With the holidays and the football that follows, it's a good time to be selling televisions, especially with the technological boom the industry is seeing. And plummeting prices are bringing consumers in.
"In the electronics business, nearly always, the prices come down," said Gene Joyce, owner of Audio Video. "They seldom go up. And certainly with high definition and any type of technology as far as plasma, DLP, LCD or CRT, all of it has come down in price significantly."
But don't worry if you're lost in the acronyms. Most people who visit Audio Video and other stores don't really go in knowing exactly what they want.
What buyers do know is that prices are lower, high definition is more prevalent, and new TVs provide better quality. With those factors, experts are predicting double the digital TV sales in 2005.
So what's the sales pitch?
"The first thing we're going to find out is where it's going to be used," said Joyce, "how frequently they're going to use it, and also a budget certainly, because that would dictate some of the choices."
Here's a list of questions you, the consumer, should have:
- Is the set I'm looking to buy HD ready?
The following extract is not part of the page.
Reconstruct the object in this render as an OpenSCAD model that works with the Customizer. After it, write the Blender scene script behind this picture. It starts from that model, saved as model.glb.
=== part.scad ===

Of course, just because you have an HD set doesn't mean you get HD channels. Go through your cable or satellite provider for that.
- What kind of technology does the set use? Insert an acronym here.
- What is the reliability of the set? This is especially important with all the different brands out there.
- Finally, a seldom asked question: Will what I'm looking at fit in my house? Most old furniture doesn't hold the big new sets.